La classe inversée peut renforcer les faiblesses des uns et consolider les compétences des autres
(N. Roland)
Une méthode pas adaptée à tous
Enfin, c'est un autre attrait de la classe inversée qui peut poser problème, souligne Nicolas Roland, chercheur à l’université libre de Bruxelles. Si cette dernière permet en principe de développer des compétences importantes – savoir trier des documents, les synthétiser et les reformuler – ce n'est pas forcément une évidence pour tous.
"Ceux qui réussissent dans les classes inversées et dans les Mooc sont ceux qui sont capables de chercher l'information, qui ont des compétences de littératie médiatique, des capacités d’autorégulation et d’esprit critique", avance le chercheur. In fine, "on les évalue sur des compétences qu'ils n'ont pas et sur lesquelles on ne les forme pas. Cette méthode peut donc renforcer les faiblesses des uns et consolider les compétences des autres", décrit-il.

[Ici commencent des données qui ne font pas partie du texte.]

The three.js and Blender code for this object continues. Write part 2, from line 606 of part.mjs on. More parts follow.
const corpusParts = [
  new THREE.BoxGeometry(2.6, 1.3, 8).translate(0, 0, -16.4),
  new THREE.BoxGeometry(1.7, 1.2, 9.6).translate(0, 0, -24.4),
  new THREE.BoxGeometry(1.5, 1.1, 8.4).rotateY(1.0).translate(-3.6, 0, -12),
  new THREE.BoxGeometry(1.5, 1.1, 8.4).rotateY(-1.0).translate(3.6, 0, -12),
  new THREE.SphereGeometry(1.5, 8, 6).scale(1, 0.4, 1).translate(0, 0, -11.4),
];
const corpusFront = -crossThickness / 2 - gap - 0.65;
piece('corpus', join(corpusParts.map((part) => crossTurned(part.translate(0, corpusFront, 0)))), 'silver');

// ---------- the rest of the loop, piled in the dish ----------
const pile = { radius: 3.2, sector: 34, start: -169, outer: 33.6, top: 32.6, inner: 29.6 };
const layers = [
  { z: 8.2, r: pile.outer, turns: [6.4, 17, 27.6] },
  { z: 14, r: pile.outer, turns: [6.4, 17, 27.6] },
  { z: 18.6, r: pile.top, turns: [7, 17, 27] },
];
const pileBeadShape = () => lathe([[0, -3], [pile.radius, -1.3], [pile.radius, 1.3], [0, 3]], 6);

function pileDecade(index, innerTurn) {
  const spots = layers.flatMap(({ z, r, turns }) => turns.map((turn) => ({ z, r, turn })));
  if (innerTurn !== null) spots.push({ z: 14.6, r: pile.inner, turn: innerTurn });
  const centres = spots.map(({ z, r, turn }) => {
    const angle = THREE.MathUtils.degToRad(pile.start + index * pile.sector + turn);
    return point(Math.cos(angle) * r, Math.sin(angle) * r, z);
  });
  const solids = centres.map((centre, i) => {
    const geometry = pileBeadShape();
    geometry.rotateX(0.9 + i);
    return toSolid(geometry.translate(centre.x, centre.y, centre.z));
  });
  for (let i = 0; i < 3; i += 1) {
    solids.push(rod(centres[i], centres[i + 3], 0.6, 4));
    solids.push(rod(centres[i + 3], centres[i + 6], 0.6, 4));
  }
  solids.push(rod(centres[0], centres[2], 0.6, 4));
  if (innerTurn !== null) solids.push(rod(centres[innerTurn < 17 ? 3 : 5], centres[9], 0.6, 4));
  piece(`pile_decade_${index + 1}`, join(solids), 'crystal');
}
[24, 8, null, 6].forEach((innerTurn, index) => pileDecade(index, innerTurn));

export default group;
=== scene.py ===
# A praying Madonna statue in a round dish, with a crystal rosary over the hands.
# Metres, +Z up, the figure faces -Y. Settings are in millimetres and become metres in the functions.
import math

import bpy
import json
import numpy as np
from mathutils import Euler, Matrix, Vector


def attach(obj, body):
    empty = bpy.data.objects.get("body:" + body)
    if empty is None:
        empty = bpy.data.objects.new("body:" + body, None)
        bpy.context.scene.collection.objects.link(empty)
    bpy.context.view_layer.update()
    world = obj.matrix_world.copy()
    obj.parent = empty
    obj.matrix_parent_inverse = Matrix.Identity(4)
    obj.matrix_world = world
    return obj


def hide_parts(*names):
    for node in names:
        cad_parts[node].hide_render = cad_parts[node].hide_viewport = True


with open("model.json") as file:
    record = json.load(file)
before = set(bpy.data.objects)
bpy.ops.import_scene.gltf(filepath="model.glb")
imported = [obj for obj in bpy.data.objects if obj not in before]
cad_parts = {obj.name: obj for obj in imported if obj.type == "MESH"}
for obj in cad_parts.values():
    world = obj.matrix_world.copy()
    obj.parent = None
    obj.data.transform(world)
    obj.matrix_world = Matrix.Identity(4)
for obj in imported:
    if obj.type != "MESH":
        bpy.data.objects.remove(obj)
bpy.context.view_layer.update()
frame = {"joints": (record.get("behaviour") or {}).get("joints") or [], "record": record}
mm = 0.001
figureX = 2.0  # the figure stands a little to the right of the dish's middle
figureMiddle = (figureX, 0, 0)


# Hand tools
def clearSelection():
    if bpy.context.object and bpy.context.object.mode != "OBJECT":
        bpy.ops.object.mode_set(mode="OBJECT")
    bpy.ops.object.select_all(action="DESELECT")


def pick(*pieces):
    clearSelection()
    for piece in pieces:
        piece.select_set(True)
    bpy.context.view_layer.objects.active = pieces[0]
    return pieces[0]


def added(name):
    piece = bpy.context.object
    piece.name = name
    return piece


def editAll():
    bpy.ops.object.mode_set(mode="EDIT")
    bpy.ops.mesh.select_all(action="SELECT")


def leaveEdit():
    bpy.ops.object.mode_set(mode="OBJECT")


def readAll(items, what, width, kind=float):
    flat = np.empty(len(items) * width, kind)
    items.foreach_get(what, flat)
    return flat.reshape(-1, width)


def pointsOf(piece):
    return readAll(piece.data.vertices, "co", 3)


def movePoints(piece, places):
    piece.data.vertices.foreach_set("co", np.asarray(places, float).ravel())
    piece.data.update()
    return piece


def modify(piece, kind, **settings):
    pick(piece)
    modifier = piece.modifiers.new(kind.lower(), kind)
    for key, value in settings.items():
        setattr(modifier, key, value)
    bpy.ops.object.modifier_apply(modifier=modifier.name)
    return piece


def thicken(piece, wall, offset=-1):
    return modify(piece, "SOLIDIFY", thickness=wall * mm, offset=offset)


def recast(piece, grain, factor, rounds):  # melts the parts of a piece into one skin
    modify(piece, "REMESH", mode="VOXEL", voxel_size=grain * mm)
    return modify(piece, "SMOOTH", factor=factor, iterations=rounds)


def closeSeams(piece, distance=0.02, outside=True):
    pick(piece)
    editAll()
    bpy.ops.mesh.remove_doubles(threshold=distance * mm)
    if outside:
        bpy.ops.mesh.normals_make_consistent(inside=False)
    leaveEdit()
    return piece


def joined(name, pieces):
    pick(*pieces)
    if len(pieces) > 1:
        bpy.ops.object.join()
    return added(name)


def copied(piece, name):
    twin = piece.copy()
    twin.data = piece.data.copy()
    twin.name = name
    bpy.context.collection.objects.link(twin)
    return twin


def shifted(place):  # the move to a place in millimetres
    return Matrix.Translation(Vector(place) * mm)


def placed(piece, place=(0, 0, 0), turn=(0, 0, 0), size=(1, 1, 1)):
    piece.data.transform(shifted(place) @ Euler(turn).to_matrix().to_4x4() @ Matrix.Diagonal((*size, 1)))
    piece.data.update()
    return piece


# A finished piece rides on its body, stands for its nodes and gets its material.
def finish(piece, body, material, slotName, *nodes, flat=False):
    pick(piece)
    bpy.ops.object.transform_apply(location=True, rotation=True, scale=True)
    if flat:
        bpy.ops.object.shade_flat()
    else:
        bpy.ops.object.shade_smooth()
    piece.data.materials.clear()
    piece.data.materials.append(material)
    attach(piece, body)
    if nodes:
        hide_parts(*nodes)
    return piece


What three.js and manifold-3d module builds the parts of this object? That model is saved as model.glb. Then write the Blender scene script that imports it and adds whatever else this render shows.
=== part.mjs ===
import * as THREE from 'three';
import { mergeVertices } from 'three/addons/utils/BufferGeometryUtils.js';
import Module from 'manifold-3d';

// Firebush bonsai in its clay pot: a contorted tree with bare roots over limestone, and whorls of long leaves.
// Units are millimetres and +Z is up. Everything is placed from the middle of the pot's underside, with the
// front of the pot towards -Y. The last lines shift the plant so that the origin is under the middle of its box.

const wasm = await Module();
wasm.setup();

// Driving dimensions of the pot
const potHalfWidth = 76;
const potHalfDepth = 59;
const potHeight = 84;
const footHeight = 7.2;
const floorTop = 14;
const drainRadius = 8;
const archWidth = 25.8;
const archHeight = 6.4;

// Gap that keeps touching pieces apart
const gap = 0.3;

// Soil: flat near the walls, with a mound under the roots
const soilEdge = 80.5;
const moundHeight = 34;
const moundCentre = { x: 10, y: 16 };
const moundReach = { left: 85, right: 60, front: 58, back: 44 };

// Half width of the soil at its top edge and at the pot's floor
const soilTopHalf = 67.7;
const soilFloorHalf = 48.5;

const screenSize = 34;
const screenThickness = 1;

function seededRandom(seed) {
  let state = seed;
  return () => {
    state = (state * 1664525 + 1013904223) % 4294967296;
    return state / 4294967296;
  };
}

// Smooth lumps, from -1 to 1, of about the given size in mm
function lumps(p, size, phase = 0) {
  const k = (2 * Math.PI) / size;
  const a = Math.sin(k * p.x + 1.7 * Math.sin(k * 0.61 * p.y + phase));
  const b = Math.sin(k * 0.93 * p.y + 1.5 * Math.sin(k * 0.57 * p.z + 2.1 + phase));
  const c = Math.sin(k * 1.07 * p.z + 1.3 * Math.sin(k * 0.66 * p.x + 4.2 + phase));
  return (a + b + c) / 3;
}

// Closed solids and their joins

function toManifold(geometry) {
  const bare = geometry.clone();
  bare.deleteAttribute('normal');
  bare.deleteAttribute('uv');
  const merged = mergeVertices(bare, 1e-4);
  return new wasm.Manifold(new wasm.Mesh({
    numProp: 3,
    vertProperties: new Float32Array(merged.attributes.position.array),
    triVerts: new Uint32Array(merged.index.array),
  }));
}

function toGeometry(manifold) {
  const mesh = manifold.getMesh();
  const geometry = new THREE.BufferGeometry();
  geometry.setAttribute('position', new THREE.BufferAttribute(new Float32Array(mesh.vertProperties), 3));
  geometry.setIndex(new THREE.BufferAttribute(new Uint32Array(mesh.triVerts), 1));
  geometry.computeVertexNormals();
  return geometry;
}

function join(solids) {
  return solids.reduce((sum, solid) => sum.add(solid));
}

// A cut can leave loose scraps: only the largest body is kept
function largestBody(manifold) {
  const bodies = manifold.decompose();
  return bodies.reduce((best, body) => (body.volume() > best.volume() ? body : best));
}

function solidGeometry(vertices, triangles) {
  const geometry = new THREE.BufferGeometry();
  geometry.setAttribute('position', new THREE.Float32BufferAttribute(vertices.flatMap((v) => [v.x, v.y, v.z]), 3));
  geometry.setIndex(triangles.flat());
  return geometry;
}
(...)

Attention donc à ne pas l’ériger en modèle, avertit François Coppens, enseignant en philosophie à la Haute école Léonard-de-Vinci (Louvain). "Le danger serait de dire qu'il ne faut plus faire de cours magistraux, et d'imposer la classe inversée comme LA méthode. Il y a des situations où c'est parfaitement adapté, dans d’autres cas le cours magistral reste la bonne solution."
Une "Critique de l'innovation technopédagogique dans l'enseignement supérieur". C'est l'intitulé de l'intervention de Nicolas Roland, chercheur à l'université libre de Bruxelles, lors du colloque des QPES (Questions pédagogiques dans l'enseignement supérieur) fin juin 2015 à Brest.
Dans sa ligne de mire : les Mooc. La majorité d’entre eux témoignent, selon lui, d’une absence de scénario pédagogique, de tâches peu adaptées au contenu, d’absence de tuteur, d’évaluations sans feedback individualisé, voire d’interactions avec l’enseignant quasi nulles. En bref, le chercheur leur reproche d’être "pédagogiquement pauvres".
Parmi les explications, il pointe "la recherche pédagogique numérique", qui "se concentre sur l’impact de telle ou telle technologie sur l'apprentissage plutôt que sur les usages des enseignants et des étudiants", et préconise une démarche de recherche-action centrée sur les utilisateurs.